4. The Strange One - if he wasn't strange this one would be top of the class of ticking all the boxes. He's a fine bit of stuff, good job, nice house, kids from previous and gets the whole single parent thing. Set back one is that he too lives back in the home town, right by my mother. Set back number two - he's more hot and cold than a blooming mixer tap. When I bumped into him last year he couldn't wait to get my number off me. He was all texts and calls for a month or so, then nothing. Then just before Christmas he was at it again. I saw him over Christmas, all great, then nothing again. Bumped into him last week (see number 3) and he was eager to meet again. He too was in the local pub that night. Given that 3 & 4 where there and it could have been a tricky situation, I stayed sat with the girls for the night, having brief conversation with both of them when passing going to the toilets / smoke. We'll keep him in the plan for now, but if there is anymore nothingness then he's ditched from the plan.
5. Mr Semi Famous - ahhhhhhhhhhhh. I actually got my first experience of seeing him doing his famous for thing today. It was a surreal moment. Anyway a plan has now been hatched and contact will be established shortly. Saying no more on the subject, don't want to jinx it. So he firmly stays in the plan.
6. Mr Ten Years Younger - following on from last weekend he text earlier in the week and then called yesterday. He wants to repay me for last weeks ticket by taking me out this weekend. Hang on, back track there. He wanted to take me out last night. I reminded him of small child and told him no babysitter. He asked if Batman could do it. I asked him if he was mad and when did Batman ever do anything to help me out. He then asked about Friday. Sorry can't do Friday, then had to think of an excuse. The truth is I can't do Friday as I have 5000 words to hammer out before I meet editor (promoted to personal assistant when I discovered social networking) on Saturday morning. I have a deadline that at the moment looks harder to achieve than flying to the moon, and editor will hang me upside down by my g-string if I don't have something to rock up with come Saturday. But can't tell him that because then he'd ask what that was all about, and I can hardly tell him that He Whose Name has a staring role in my master piece and I've had sleepless nights and cold sweats over the libel issues, but editor says that the stuff is too good to waste and "needs" to be in print, so the character has had a complete overhaul and now you wouldn't know him at all (well OK, now you all do, but shhhhhhh, don't let on will ya, cheers). Right I digress somewhat. So I put him off Friday and suggested Saturday, perhaps, maybe, let me get back to you on that one. He suggested town, drinks, drinks, drinks. Me thinks he means, get me drunk in the hope of a bunk up afterwards. He can stay in the plan for now just for being god damn hot and rules state that a second date is required.
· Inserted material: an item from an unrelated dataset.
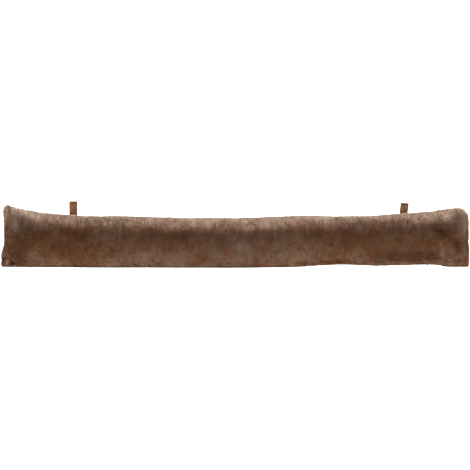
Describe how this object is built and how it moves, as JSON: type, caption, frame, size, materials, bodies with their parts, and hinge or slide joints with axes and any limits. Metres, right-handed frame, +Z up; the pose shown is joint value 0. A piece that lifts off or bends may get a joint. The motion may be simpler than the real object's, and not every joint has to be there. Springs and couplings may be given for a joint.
{
  "type": "draught excluder",
  "caption": "Long stuffed tube of dense imitation fur that lies against the foot of a door and keeps draughts out, with small leather loops on its top for hanging it up.",
  "frame": {"origin": "middle of the underside of the object's box, on the floor it stands on", "axes": "+X along the tube, +Y across it from front to back, +Z up through its crest and its loops"},
  "size_m": [0.9, 0.0942, 0.1271],
  "materials": {
    "fur": "dense short pile, matte, with a soft pale sheen where it turns away",
    "loop_leather": "smooth, low satin"
  },
  "bodies": {
    "root": {"fur_cover": "fur", "loop_left": "loop_leather", "loop_right": "loop_leather"}
  },
  "joints": []
}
7. Rugger Bugger - bad name, but I couldn't think of anything else at this time of night. He was one of the business cards I acquired last week at the match. We've emailed a few times during the week and he's suggested dinner on Saturday night. He's nice enough, perhaps wouldn't tick all my boxes (I know I say this but I haven't quite figured out yet what my boxes are), 39, divorced, no kids, very good job, nice manners and will probably take me somewhere nice. We'll fit him in the plan and make some time for him, but Saturday still remains a problem.
The problem is that my free ticket friend has come up with tickets for Il Divo on Saturday night. Something a bit different but fancy giving it a shot. I can't see Mr Ten Years Younger going for that, perhaps Rugger Bugger would, but I've also mentioned it to Friend with a Million Kids who really, really wants to go. I might just toss a coin on this one, not sure how I can do that three ways, but I'm sure I'll figure it out. On the other hand I could see who makes the best pleas to have my company on Saturday night.
It's such a hard life sometimes (really big laugh inserted there) or in social networking terms - lol.